Nitish Kumar

Part 2 - PySpark: DataFrames, Spark SQL, and Schema Management

Published on Thursday, Mar 6, 2025

1 min read


Recap: PySpark Foundations

In Part 1 of this PySpark series, we explored the basics of Apache Spark, focusing on RDDs (Resilient Distributed Datasets), transformations, actions, and the underlying execution model.

We discussed the importance of partitions, the difference between narrow and wide transformations, and how Spark jobs, stages, and tasks are orchestrated for distributed data processing.

If you’re new to Spark or want a refresher on RDDs, transformations, and actions, check out the previous post.


Part 2: Higher-Level APIs in Apache Spark

As Spark evolved, so did its APIs.
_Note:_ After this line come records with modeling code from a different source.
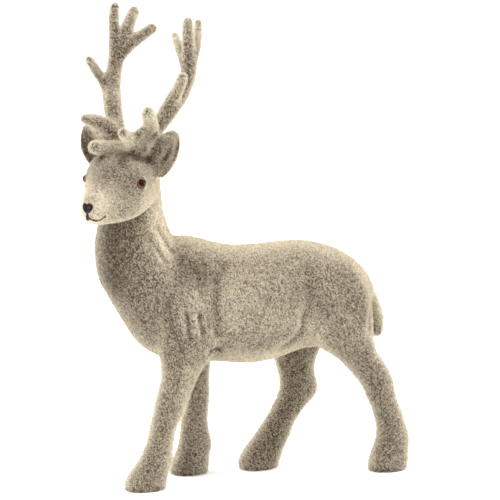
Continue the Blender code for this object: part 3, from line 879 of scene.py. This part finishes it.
def eye_ball(side, outward):
    """A ball by tilt and turn: the cosine of tilt along the sight, its sine along a turning side."""
    sight = math.cos(GAZE_OUT[side]) * FORWARD + outward * math.sin(GAZE_OUT[side]) * LEFTWARD
    sight = math.cos(GAZE_UP) * sight + math.sin(GAZE_UP) * UPWARD
    across = np.cross(sight, UPWARD)
    across /= np.linalg.norm(across)
    over = np.cross(across, sight)
    tilt = np.linspace(0, np.pi, EYE_ROWS)[1:-1, None, None]
    turn = np.linspace(0, 2 * np.pi, EYE_SIDES, endpoint=False)[None, :, None]
    ring = np.cos(tilt) * sight + np.sin(tilt) * (np.cos(turn) * across + np.sin(turn) * over)
    grid = np.vstack([sight, ring.reshape(-1, 3), -sight]) * eye_radius * EYE_FIT + eye_middles[side]
    rows = np.arange((EYE_ROWS - 3) * EYE_SIDES).reshape(-1, EYE_SIDES) + 1
    beside = np.roll(rows, -1, axis=1)
    squares = np.stack([rows, rows + EYE_SIDES, beside + EYE_SIDES, beside], -1).reshape(-1, 4)
    first = np.arange(EYE_SIDES) + 1
    last = first + (EYE_ROWS - 3) * EYE_SIDES
    front = np.stack([np.zeros(EYE_SIDES, int), first, np.roll(first, -1)], 1)
    back = np.stack([np.full(EYE_SIDES, len(grid) - 1), np.roll(last, -1), last], 1)
    mesh = bpy.data.meshes.new("glass_eye_" + side)
    mesh.from_pydata((grid * MM).tolist(), [], squares.tolist() + front.tolist() + back.tolist())
    mesh.polygons.foreach_set("use_smooth", np.ones(len(mesh.polygons), bool))
    piece = bpy.data.objects.new("glass_eye_" + side, mesh)
    bpy.context.scene.collection.objects.link(piece)
    edited(piece, lambda editor: bmesh.ops.recalc_face_normals(editor, faces=editor.faces))
    toward_sight = (grid - eye_middles[side]) @ sight / (eye_radius * EYE_FIT)
    keep(piece, "gaze", np.degrees(np.arccos(np.clip(toward_sight, -1, 1))))
    print("eye", side, "has", len(grid), "points")
    return piece


# %% [markdown]
# ## Glass with an amber iris
# The iris is painted behind clear glass, so the front is smooth and bright. A fine noise mixes two ambers,
# and two soft steps along the gaze angle, in degrees, part the pupil, the iris and a dark rim, which is
# painted shadow of the lids on the ball's edge.

# %% Glass for the eyes
IRIS_STREAK = 0.4
PUPIL = "#060403"
IRIS_DEEP = "#6A2C10"
IRIS_LIGHT = "#B0552A"
# Painted shadow of the lids, on the ball's edge
LID_SHADOW = "#160D07"
PUPIL_EDGE = (59, 64)
LID_SHADOW_EDGE = (77, 84)


def eye_material():
    """Glass doll's eye: black pupil and amber iris with a very smooth, glossy front."""
    made, output = new_material("amber_glass_eye")
    tree = made.node_tree
    gaze = add(tree, "ShaderNodeAttribute", {"attribute_name": "gaze"}).outputs["Fac"]
    place = add(tree, "ShaderNodeTexCoord").outputs["Object"]
    noise = {"Scale": 1 / (IRIS_STREAK * MM), "Detail": 2}
    streak = add(tree, "ShaderNodeTexNoise", noise, {"Vector": place}).outputs["Fac"]
    ambers = {"data_type": "RGBA", 6: linear(IRIS_DEEP), 7: linear(IRIS_LIGHT)}
    iris = add(tree, "ShaderNodeMix", ambers, {0: streak}).outputs[2]
    edge, rim = (
        add(tree, "ShaderNodeMapRange", {"From Min": start, "From Max": end}, {"Value": gaze}).outputs[0]
        for start, end in (PUPIL_EDGE, LID_SHADOW_EDGE)
    )
    # The dark rim is painted shadow of the lids
    lid_shadowed = {"data_type": "RGBA", 7: linear(LID_SHADOW)}
    ringed = add(tree, "ShaderNodeMix", lid_shadowed, {0: rim, 6: iris}).outputs[2]
    with_pupil = {"data_type": "RGBA", 6: linear(PUPIL)}
    colour = add(tree, "ShaderNodeMix", with_pupil, {0: edge, 7: ringed}).outputs[2]
    settings = {"Roughness": 0.08, "IOR": 1.5, "Specular IOR Level": 0.12}
    shader = add(tree, "ShaderNodeBsdfPrincipled", settings, {"Base Color": colour})
    tree.links.new(shader.outputs[0], output.inputs["Surface"])
    return made


glass = eye_material()
for side, outward in (("left", 1), ("right", -1)):
    eye = eye_ball(side, outward)
    eye.data.materials.append(glass)
    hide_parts("eye_" + side)
    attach(eye, "root")

# %% [markdown]
# ## Floor
# The picture is a product picture on white. The figure stands on a wide sheet of pale paper, so that the feet
# have something to throw a soft shadow on.

# %% Floor
# In metres, to either side
FLOOR_REACH = 40
PAPER = "#F7F7F5"
corners_of_floor = [(x * FLOOR_REACH, y * FLOOR_REACH, 0) for x, y in ((-1, -1), (1, -1), (1, 1), (-1, 1))]
floor_mesh = bpy.data.meshes.new("floor")
floor_mesh.from_pydata(corners_of_floor, [], [(0, 1, 2, 3)])
floor = bpy.data.objects.new("floor", floor_mesh)
bpy.context.scene.collection.objects.link(floor)
paper, paper_output = new_material("white_paper_floor")
matt = {"Base Color": linear(PAPER), "Roughness": 0.9}
paper_shader = add(paper.node_tree, "ShaderNodeBsdfPrincipled", matt)
paper.node_tree.links.new(paper_shader.outputs[0], paper_output.inputs["Surface"])
floor_mesh.materials.append(paper)

# %% [markdown]
# ## Light
# A white world lights everything evenly. Three wide suns model the form: one from high up, and two low ones
# from behind on either side, which catch the tips of the fibres and draw the pale outline.

# %% Lights
WORLD_STRENGTH = 1.1
world = bpy.data.worlds.new("white_studio")
world.use_nodes = True
world.node_tree.nodes["Background"].inputs["Color"].default_value = (1, 1, 1, 1)
world.node_tree.nodes["Background"].inputs["Strength"].default_value = WORLD_STRENGTH
bpy.context.scene.world = world


def soft_sun(name, strength, spread, azimuth, elevation):
    """A sun light as wide as a large soft box, shining from the azimuth and elevation in degrees."""
    lamp = bpy.data.lights.new(name, "SUN")
    lamp.energy = strength
    lamp.angle = math.radians(spread)
    shown = bpy.data.objects.new(name, lamp)
    shown.rotation_euler = (math.radians(90 - elevation), 0, math.radians(azimuth))
    bpy.context.scene.collection.objects.link(shown)


soft_sun("top_light", strength=1.8, spread=60, azimuth=60, elevation=70)
soft_sun("left_rim_light", strength=2.6, spread=40, azimuth=-40, elevation=25)
soft_sun("right_rim_light", strength=3.2, spread=40, azimuth=180, elevation=25)

# %% [markdown]
# ## Camera
# The camera stands well back with a long lens, as for a catalogue, so that near and far legs keep their
# sizes. It looks at the animal's left side, a little from the front and ten degrees above level.

# %% Camera
# The distance and the nearest depth are in metres, the lens and its sensor in millimetres.
TARGET = np.array((-2.977, 7.895, 132.7)) * MM
DISTANCE = 1.4047
LENS = 176.2
SENSOR = 36
NEAREST_SEEN = 0.05
AZIMUTH = math.radians(72)
ELEVATION = math.radians(10)
camera = bpy.data.objects.new("camera", bpy.data.cameras.new("camera"))
bpy.context.scene.collection.objects.link(camera)
level = math.cos(ELEVATION)
away = np.array((math.sin(AZIMUTH) * level, -math.cos(AZIMUTH) * level, math.sin(ELEVATION)))
camera.location = TARGET + DISTANCE * away
camera.rotation_euler = (math.radians(90) - ELEVATION, 0, AZIMUTH)
camera.data.lens = LENS
camera.data.sensor_width = SENSOR
camera.data.clip_start = NEAREST_SEEN
bpy.context.scene.camera = camera
bpy.context.scene.view_settings.view_transform = "Standard"
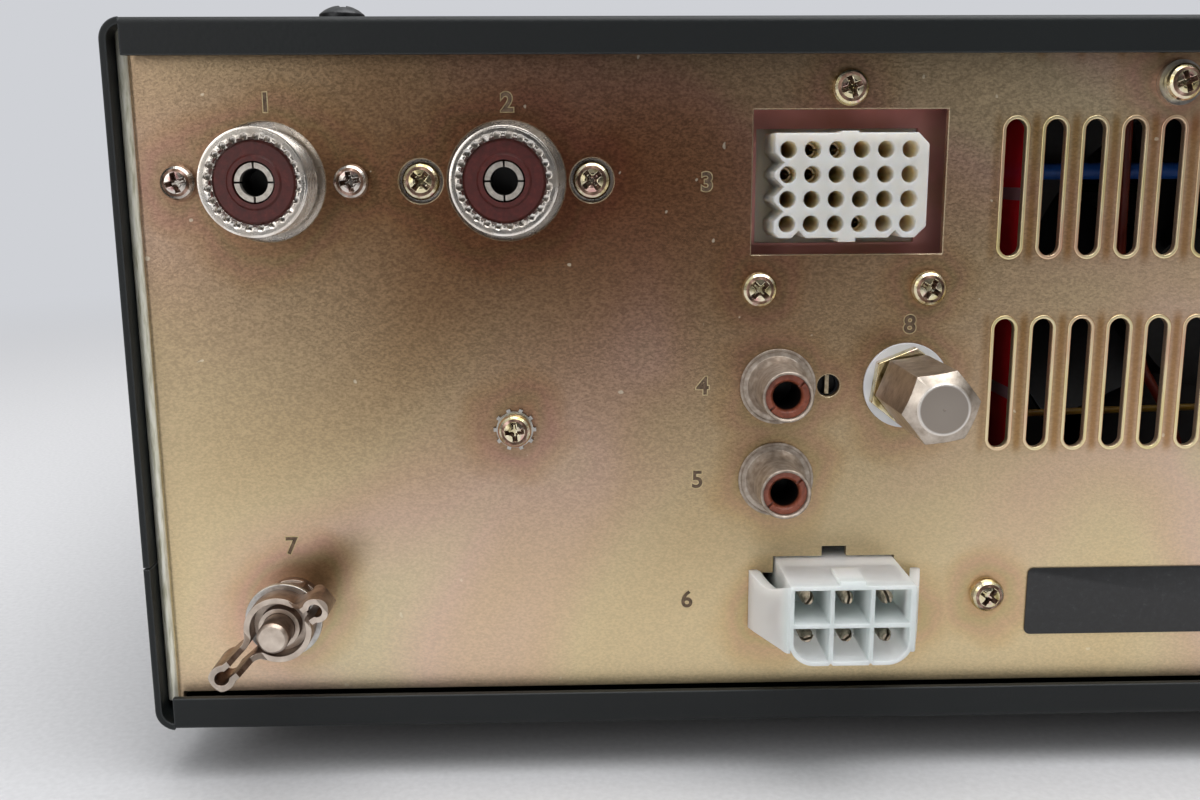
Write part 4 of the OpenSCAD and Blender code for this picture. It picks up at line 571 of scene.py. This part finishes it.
# resin-bonded paper shows its fibres, and the bore is painted near black below its mouth as shade
copper_finish, tree, surface, place = start_finish("copper_brown_phenolic")
fibre = add_node(tree, "TexNoise", {"Vector": place, "Scale": 800.0, "Detail": 4.0, "Distortion": 1.5})
tone = add_node(tree, "ValToRGB", [fibre], stops=[(0.3, "#66311f"), (0.5, "#7d402b"), (0.7, "#8c4d39")])
depth = add_node(tree, "SeparateXYZ", [place]).outputs["Y"]
inside = add_node(tree, "MapRange", [depth, (PANEL_Y + 8.5) * MM, (PANEL_Y + 7.6) * MM], **smooth)
fill_sockets(tree, surface, {
    "Base Color": add_node(tree, "Mix", {"Factor": inside, "A": tone, "B": "#0c0706"}, data_type="RGBA"),
    "Roughness": 0.4})
finished_copy("jack_insulators", copper_finish, 0.1)

# the preset's case is a plain dark moulding
preset_finish = plain_finish("dark_moulded_preset", {"Scale": 900.0}, [(0.3, "#16181c"), (0.7, "#22262c")],
                             {"Roughness": 0.5})
dress(["trimmer_body"], preset_finish)
# pale brass at the blade's top, black from 0.2 mm below it
blade_finish, tree, surface, place = start_finish("trimmer_rotor_pale_over_black")
depth = add_node(tree, "SeparateXYZ", [place]).outputs["Y"]
fine = add_node(tree, "TexNoise", {"Vector": place, "Scale": 1500.0, "Detail": 2.0})
tone = add_node(tree, "ValToRGB", [fine], stops=[(0.3, "#a8997c"), (0.7, "#d8ccb0")])
blade_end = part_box("trimmer_rotor")[1][1]
below_blade = add_node(tree, "MapRange", [depth, blade_end - 0.2 * MM, blade_end - 0.5 * MM], **smooth)
fill_sockets(tree, surface, {
    "Base Color": add_node(tree, "Mix", {"Factor": below_blade, "A": tone, "B": "#0b0a0a"}, data_type="RGBA"),
    "Metallic": 0.4, "Roughness": 0.4})
dress(["trimmer_rotor"], blade_finish)

# ---- Level control ----
# A hexagonal bar knob in nickel-plated brass on a pot's bush, with a white nylon washer and a chromated nut.
# Its end is turned down to a cone and faced; the faced end has a darker disc, a painted highlight on its rim and a
# painted shade at its centre for a dimple.
KNOB_X, KNOB_Z, KNOB_OUT = 120.6, 55.278, 19.65
CONE_HEIGHT, TURNED_LENGTH = 2.95, 60
# drawn lines run along the flats, under blotches of tarnish
bar_finish, tree, surface, place = start_finish("drawn_nickel_bar")
drawn = add_node(tree, "Mapping", {"Vector": place, "Scale": [2200.0, 120.0, 2200.0]})
lines = add_node(tree, "TexNoise", {"Vector": drawn, "Scale": 1.0, "Detail": 3.0})
blotch = add_node(tree, "TexNoise", {"Vector": place, "Scale": 420.0, "Detail": 5.0, "Roughness": 0.7})
tone = add_node(tree, "ValToRGB", [blotch], stops=[(0.3, "#94887b"), (0.5, "#b9ada0"), (0.7, "#cfc5b9")])
# the faced end: painted highlights on the corners and on a ring, a darker disc inside the ring, and painted shade at
# the centre
end_y = add_node(tree, "SeparateXYZ", [place]).outputs["Y"]
at_end = add_node(tree, "MapRange", [end_y, (PANEL_Y + 19.55) * MM, (PANEL_Y + 19.64) * MM], **smooth)
from_axis = add_node(tree, "MapRange", [distance_from(tree, place, KNOB_X, 55.28), 0.0, 6.0])
facing = add_node(tree, "ValToRGB", [from_axis], stops=[
    (0.0, "#8f857b"), (0.05, "#a69c92"), (0.56, "#a1978d"), (0.6, "#efe9e2"), (0.64, "#d8cfc5"), (1.0, "#e6ded6")])
rounded = add_node(tree, "Bevel", {"Radius": 0.0002}, samples=4)
fill_sockets(tree, surface, {
    "Base Color": add_node(tree, "Mix", {"Factor": at_end, "A": tone, "B": facing}, data_type="RGBA"),
    "Metallic": 1.0, "Roughness": 0.38,
    "Normal": add_node(tree, "Bump", {"Height": lines, "Distance": 0.00002, "Strength": 0.35, "Normal": rounded})})
bpy.ops.object.select_all(action="DESELECT")
bpy.ops.mesh.primitive_cylinder_add(vertices=96, radius=8 * MM, depth=TURNED_LENGTH * MM)
turned = bpy.context.object
bpy.ops.object.mode_set(mode="EDIT")
bpy.ops.mesh.select_mode(type="FACE")
mesh = bmesh.from_edit_mesh(turned.data)
for face in mesh.faces:
    face.select = face.normal.z > 0.99
bmesh.update_edit_mesh(turned.data)
# a cone of 35 degrees from the end face, which takes off the bar's corners
bpy.ops.mesh.inset(thickness=4.22 * MM, depth=0)
bpy.ops.transform.translate(value=(0, 0, CONE_HEIGHT * MM))
bpy.ops.mesh.extrude_region_move(TRANSFORM_OT_translate={"value": (0, 0, 1.0 * MM)})
bpy.ops.object.mode_set(mode="OBJECT")
turned.matrix_world = (Matrix.Translation(panel_point(KNOB_X, KNOB_Z, KNOB_OUT - CONE_HEIGHT - TURNED_LENGTH / 2))
                       @ Matrix.Rotation(-math.pi / 2, 4, "X"))
bpy.ops.object.transform_apply(location=True, rotation=True)
hexagon = finished_copy("level_knob", bar_finish, 0.06)
modify(hexagon, "turned_corners", "BOOLEAN", operation="INTERSECT", solver="EXACT", object=turned)
bpy.data.objects.remove(turned)
hexagon.data.materials.clear()
hexagon.data.materials.append(bar_finish)
choose([hexagon])
bpy.ops.object.shade_smooth_by_angle(angle=math.radians(25))
finished_copy("level_nut", screw_finishes[0], 0.15)
# cold bluish white, duller than the connectors
washer_finish = plain_finish("white_nylon_washer", {"Scale": 260.0}, [(0.3, "#c3c5cb"), (0.7, "#d2d3d8")],
                             {"Roughness": 0.45})
finished_copy("level_washer", washer_finish, 0.1)

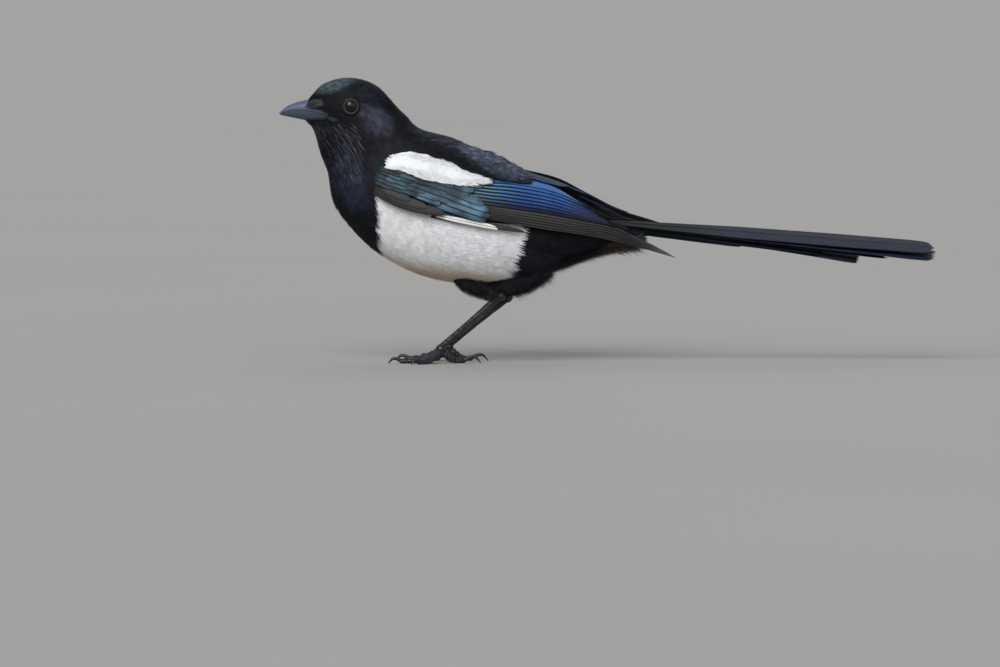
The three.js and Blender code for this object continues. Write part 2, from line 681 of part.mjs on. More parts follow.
const trunk = leftOf(rightOf(body, COLLAR), TAIL_EDGE);
const under = rightOf(trunk, FLANK);
const behindBreast = rightOf(under, BREAST_EDGE);
const scapulars = scapularForm().subtract(bodyCutter);
const scapularCutter = scapularForm(GAP);
const mantle = wasm.Manifold.union(mantleVanes()).subtract(scapularCutter);
const mantleCutter = wasm.Manifold.union(mantleVanes(GAP));
add("back", "black", fuse([leftOf(trunk, FLANK), mantle, mirrored(mantle)]));
add("breast", "black", leftOf(under, BREAST_EDGE));
add("belly", "white", leftOf(behindBreast, VENT_EDGE));
add("vent", "black", rightOf(behindBreast, VENT_EDGE));

const tailRoot = rightOf(body, TAIL_EDGE);
const rectrices = RECTRICES.flatMap((row) => [rectrix(row, -1), rectrix(row, 1)]);
add("tail", "blue", rightOf(fuse([tailRoot, tailForm(-0.3, 0.36), ...rectrices]), TAIL_EDGE));

const overWing = wasm.Manifold.union([scapularCutter, mantleCutter]);
const ridge = (grow) =>
  RIDGE_FEATHERS.map((row) => wingVane(NEAR, { ...row, thick: row.thick + 2 * grow, width: row.width + grow }));
const besideWing = wasm.Manifold.union([bodyCutter, tailForm(GAP), overWing, mirrored(overWing)]);
const ridgeCutter = mirrored(wasm.Manifold.union(ridge(GAP)));
add("wing_left", "blue", largest(wholeWing(NEAR).subtract(besideWing)).subtract(ridgeCutter));
const farWing = mirrored(fuse([wholeWing(FAR), ...ridge(0)]));
add("wing_right", "blue", farWing.subtract(besideWing));
add("scapulars_left", "white", scapulars);
add("scapulars_right", "white", mirrored(scapulars));

for (const [name, side] of [
  ["left", -1],
  ["right", 1],
]) {
  const shin = shank(side).subtract(wasm.Manifold.union([thigh(side, GAP), foot(side, GAP), bodyCutter]));
  add("thigh_" + name, "black", thigh(side).subtract(bodyCutter));
  add("leg_" + name, "leg", shin);
  add("foot_" + name, "leg", foot(side));
  const toes = foot(side, GAP);
  for (const row of TOES) add("claw_" + row[0] + "_" + name, "bill", claw(side, row).subtract(toes));
}

export default magpie;
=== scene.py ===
# %% [markdown]
# # A Eurasian magpie, life size
# The bird stands on both feet and looks to the left, as in a museum case.
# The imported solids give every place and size. This script gives them their coat, their feathers and their colours.
# All lengths below are in millimetres and are turned into metres when a piece is made.

import math

import bpy
import numpy as np
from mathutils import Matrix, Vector


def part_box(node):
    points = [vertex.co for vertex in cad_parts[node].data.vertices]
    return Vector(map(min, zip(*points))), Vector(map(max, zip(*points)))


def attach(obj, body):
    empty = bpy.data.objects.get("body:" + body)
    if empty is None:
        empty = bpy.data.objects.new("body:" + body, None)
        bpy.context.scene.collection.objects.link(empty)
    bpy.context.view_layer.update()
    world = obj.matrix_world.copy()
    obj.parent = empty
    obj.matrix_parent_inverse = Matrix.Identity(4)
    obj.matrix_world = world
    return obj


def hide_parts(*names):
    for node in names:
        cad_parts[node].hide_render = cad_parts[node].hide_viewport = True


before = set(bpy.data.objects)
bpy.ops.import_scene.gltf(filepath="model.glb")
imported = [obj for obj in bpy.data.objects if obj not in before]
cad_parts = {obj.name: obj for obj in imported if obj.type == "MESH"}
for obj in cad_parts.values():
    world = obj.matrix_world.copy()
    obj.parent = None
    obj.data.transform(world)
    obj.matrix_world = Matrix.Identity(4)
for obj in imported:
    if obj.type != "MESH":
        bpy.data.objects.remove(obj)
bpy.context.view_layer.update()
MM = 0.001
SIDES = (("left", False), ("right", True))

# %% [markdown]
# ## Smooth curves through a few measures
# A body is drawn from a handful of measures, as a boat is drawn from its frames.
# A curve that passes through each measure fills in the rest. The curve is the one that the solids use.


# %% Smooth curves
def curve_through(values):
    """A table of 401 smooth values through evenly spaced measures."""
    v = np.array(values, float)
    v = np.concatenate([[2 * v[0] - v[1]], v, [2 * v[-1] - v[-2]]])
    place = np.linspace(0, len(values) - 1, 401)
    i = np.minimum(place.astype(int), len(values) - 2)
    w = place - i
    before, start, end, after = v[i], v[i + 1], v[i + 2], v[i + 3]
    leave, arrive = (end - before) / 2, (after - start) / 2
    cubic = 2 * start - 2 * end + leave + arrive
    square = 3 * end - 3 * start - 2 * leave - arrive
    table = start + leave * w + square * w**2 + cubic * w**3
    return lambda share: np.interp(np.clip(share, 0, 1), np.linspace(0, 1, 401), table)


def smooth_step(low, high, x):
    t = np.clip((x - low) / (high - low), 0, 1)
    return t * t * (3 - 2 * t)


def unit(ways):
    return ways / (np.linalg.norm(ways, axis=-1, keepdims=True) + 1e-9)


print("curve check", round(float(curve_through([0, 1, 4])(0.5)), 3))

# %% [markdown]
# ## The body's surface
# On the bird this is the outer face of the plumage from the bill to the root of the tail.
# A sheet of rings gives it: each ring has a place on the back, a place on the belly and a width.
# The same sheet can be made a little smaller for the skin, so that the coat's depth lies between them.

# %% The body's surface
# Each row is x and z on the back, x and z on the belly, half the width, and how much wider the back is.
STATIONS = np.array(
    [
        [-184.8, 163.7, -187.9, 149.4, 5.6, 0.0], [-174.8, 173.3, -182.0, 143.5, 11.2, 0.1],
        [-159.3, 176.7, -177.3, 129.6, 15.6, 0.2], [-143.2, 171.7, -173.0, 117.8, 17.4, 0.16],
        [-128.3, 156.9, -169.3, 100.4, 18.6, 0.06], [-115.9, 145.7, -161.2, 86.2, 23.5, 0.0],
        [-94.2, 138.6, -143.8, 68.8, 31.5, -0.04], [-69.4, 127.1, -119.0, 55.2, 36.5, -0.08],
        [-47.7, 112.8, -91.1, 48.6, 36.5, -0.08], [-29.1, 101.7, -64.5, 48.6, 31.5, -0.05],
        [-10.5, 92.4, -34.1, 58.3, 22.0, 0.0], [5.0, 87.4, -7.4, 67.0, 14.5, 0.0],
        [20.5, 83.7, 18.0, 71.3, 8.0, 0.0],
    ]
)
BODY_CURVES = [curve_through(STATIONS[:, i]) for i in range(6)]
ROUNDNESS = 0.88


def body_point(share, angle, grow=0.0):
    """Places on the body. The angle runs from the back line over the bird's right side."""
    share, angle = np.broadcast_arrays(np.asarray(share, float), np.asarray(angle, float))
    back_x, back_z, belly_x, belly_z, half_width, fullness = [curve(share) for curve in BODY_CURVES]
    half_x, half_z = (back_x - belly_x) / 2, (back_z - belly_z) / 2
    c, s = np.cos(angle), np.sin(angle)
    stretch = c * (1 + grow / np.hypot(half_x, half_z))
    side = np.sign(s) * np.abs(s) ** ROUNDNESS * (1 + fullness * c)
    x = belly_x + half_x + half_x * stretch
    z = belly_z + half_z + half_z * stretch
    return np.stack([x, side * (half_width + grow), z], axis=-1)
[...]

While RDDs provide fine-grained control, most real-world data engineering and analytics tasks benefit from higher-level abstractions: DataFrames and Spark SQL. These APIs offer powerful, expressive, and optimized ways to work with structured data.

Why Move Beyond RDDs?

  • Productivity: DataFrames and Spark SQL allow you to write less code for complex tasks.
  • Performance: Spark’s Catalyst optimizer can optimize DataFrame and SQL queries for better performance.
  • Interoperability: DataFrames are easily convertible to SQL tables and vice versa, enabling seamless integration with BI tools and SQL workflows.

Working with DataFrames

A DataFrame is a distributed collection of data organized into named columns, similar to a table in a relational database.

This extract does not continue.